University of Texas officials have acknowledged they failed to report 10 out of 13 laboratory accidents to federal authorities in the last seven years.
All of the incidents should have been reported, according to guidelines established by the National Institutes of Health.
The university plans to increase safety training and oversight in the nearly 1,000 campus labs, said Harold “Woody” Davis, associate vice president for research at Texas.
“Clearly, if you have folks getting ill in a lab, you need to follow up and find out what’s going on,” Davis said.
The national institutes demanded information from the school’s biosafety program after the California-based Sunshine Project obtained school records regarding an apparent spill of a flu virus last year that had not been reported. The school then did their own review.
The review by UT found that four lab workers received medical treatment for exposure to shigella, a bacteria that can cause digestive problems and fever. The workers recovered.

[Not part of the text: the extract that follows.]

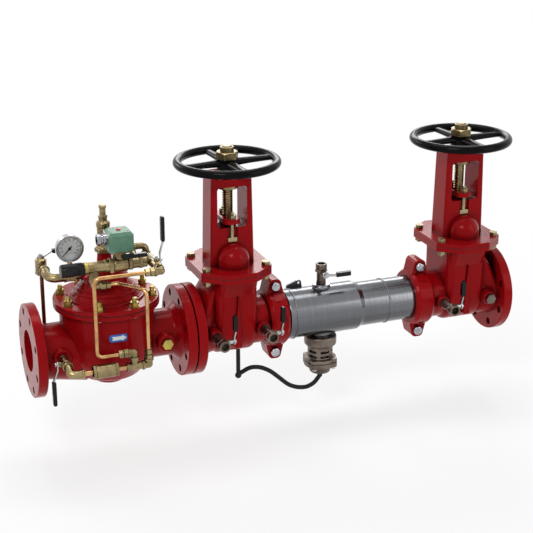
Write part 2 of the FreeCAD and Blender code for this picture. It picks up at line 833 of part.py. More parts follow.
def gate_cavities(stem_x, side):
    """Everything that is hollow in a gate body."""
    start = stem_x - gate_face_to_stem
    pocket_half = wedge_radius + 3
    pocket = slab([(-pocket_half, -pocket_half, pocket_half - 1),
                   (pocket_half, -pocket_half, pocket_half - 1),
                   (pocket_half, gate_lip_top + 1, 0), (-pocket_half, gate_lip_top + 1, 0)], "side",
                  stem_x - pocket_half_length, stem_x + pocket_half_length)
    lands = []
    for land in (-1, 1):
        origin = at(stem_x + land * (pocket_half_length + 1), 0, 0)
        lands.append(rod(seat_land_radius, origin, ALONG * -land, pocket_half_length - 10))
    wedge_way = wedge_shape(stem_x, soft_gap)
    half_way = wedge_half_head + soft_gap
    lift_way = Part.makeBox(2 * half_way, 2 * pocket_half, gate_lip_top - wedge_top,
                            at(stem_x - half_way, -pocket_half, wedge_top))
    pocket = cut(pocket, [cut(land, [wedge_way, lift_way]) for land in lands])
    bore = rod(bore_radius, at(start - 1, 0, 0), ALONG, 2 * gate_face_to_stem + 2)
    face_x = stem_x + side * gate_face_to_stem
    drills = bolt_holes(face_x, -side)
    for x, y in bonnet_bolt_places(stem_x):
        drills.append(rod(bonnet_bolt_radius + loose_gap, at(x, y, 120), UP, 40))
    for port_x, reach in cock_ports(stem_x, side):
        drills.append(rod(fitting_radius, at(port_x, -reach - 1, 0), REAR, port_socket_depth))
        drills.append(rod(cock_bore, at(port_x, -reach - 1, 0), REAR, reach - 20))
    drills.append(rod(drop_pipe_radius, at(drop_x(stem_x, side), 0, -drop_pipe_top - 4), UP, 10))
    return [pocket, bore] + drills


def bonnet_dome(stem_x):
    """Round-topped chest over the wedge: a wall with half-round ends under a lying capsule."""
    straight = dome_half_y - dome_half_x
    crown = dome_top - dome_half_x
    capsule = [rod(dome_half_x, at(stem_x, -straight, crown), REAR, 2 * straight)]
    for face in (-1, 1):
        capsule.append(Part.makeSphere(dome_half_x, at(stem_x, face * straight, crown)))
    above = Part.makeBox(4 * dome_half_x, 4 * dome_half_y, dome_half_x * 2,
                         at(stem_x - 2 * dome_half_x, -2 * dome_half_y, crown))
    wall = slab(rectangle(dome_half_x, dome_half_y, dome_half_x, stem_x, 0), "plan", bonnet_bottom, crown)
    return [wall, fuse(capsule).common(above)]


def make_bonnet(stem_x):
    """Bonnet and yoke in one casting: joint flange, dome for the wedge, and the window frame."""
    flange = slab(octagon(stem_x), "plan", bonnet_bottom, bonnet_flange_top)
    foot = outline(rectangle(yoke_half_foot, yoke_half_depth, 7, stem_x, 0), "plan", bonnet_bottom + 2)
    head = outline(rectangle(yoke_half_head, yoke_half_depth - 1, 7, stem_x, 0), "plan", yoke_top - 6)
    tower = Part.makeLoft([foot, head], True, True)
    cap = lathe([(0, 0, 0), (yoke_half_head + 4, 0, 2), (yoke_half_head + 4, 6, 2), (30, 8, 3), (0, 8, 0)],
                at(stem_x, 0, yoke_top - 10), UP)
    cap_half = yoke_half_depth + 2
    cap = cap.common(Part.makeBox(200, 2 * cap_half, 60, at(stem_x - 100, -cap_half, yoke_top - 20)))
    outer = fuse([flange, tower, cap] + bonnet_dome(stem_x))
    half_height = (window_top - window_bottom) / 2
    window = slab(rectangle(window_half, half_height, 8, stem_x, window_bottom + half_height), "front",
                  -90, 90)
    cavity_half = wedge_radius + 3
    cavity_top = gate_lift + wedge_top + 14
    cavity = slab([(-cavity_half, bonnet_bottom - 1, 0), (cavity_half, bonnet_bottom - 1, 0),
                   (cavity_half, cavity_top, 12), (-cavity_half, cavity_top, 12)], "side",
                  stem_x - pocket_half_length, stem_x + pocket_half_length)
    centre = at(stem_x, 0, 0)
    stem_way = rod(gate_stem_radius + running_gap, centre + UP * bonnet_bottom, UP, 200)
    box = rod(packing_radius, centre + UP * packing_floor, UP, 40)
    sleeve_way = rod(sleeve_radius + running_gap, centre + UP * (window_top - 2), UP, 60)
    tools = [window, cavity, stem_way, box, sleeve_way]
    for x, y in bonnet_bolt_places(stem_x):
        tools.append(rod(bonnet_bolt_radius + loose_gap, at(x, y, 140), UP, 40))
    head_top = gland_head_bottom + gland_head_thickness
    for face in (-1, 1):
        near = face * (gland_bolt_y - gland_bolt_radius - 1)
        far = face * (yoke_half_depth + 20)
        low, high = sorted((near, far))
        slot = gland_bolt_radius + loose_gap
        tools.append(Part.makeBox(2 * slot, high - low, 60, at(stem_x - slot, low, gland_head_bottom - 1)))
        pocket = gland_head_half + loose_gap
        tools.append(Part.makeBox(2 * pocket, high - low, head_top - gland_head_bottom + 1,
                                  at(stem_x - pocket, low, gland_head_bottom - 1)))
        recess = slab(rectangle(recess_half_width, (window_bottom + 2 - recess_bottom) / 2, 3, stem_x,
                                (window_bottom + 2 + recess_bottom) / 2), "front",
                      min(face * recess_start, far), max(face * recess_start, far))
        tools.append(recess)
    return cut(outer, tools)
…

In October, a vial containing human embryonic kidney cells exploded and sent pieces of plastic into the eye of a worker. In November, a lab worker taking a blood sample from a person’s ear was squirted in the eye with blood.
“Folks make mistakes,” Davis said. “I don’t think it would serve any effective purpose to try to point fingers. We’re trying to make a culture change where we foster reporting.”
Earlier this month at Texas A&M, two officials quit after federal authorities criticized the school’s bioweapons research laboratories for safety and security problems.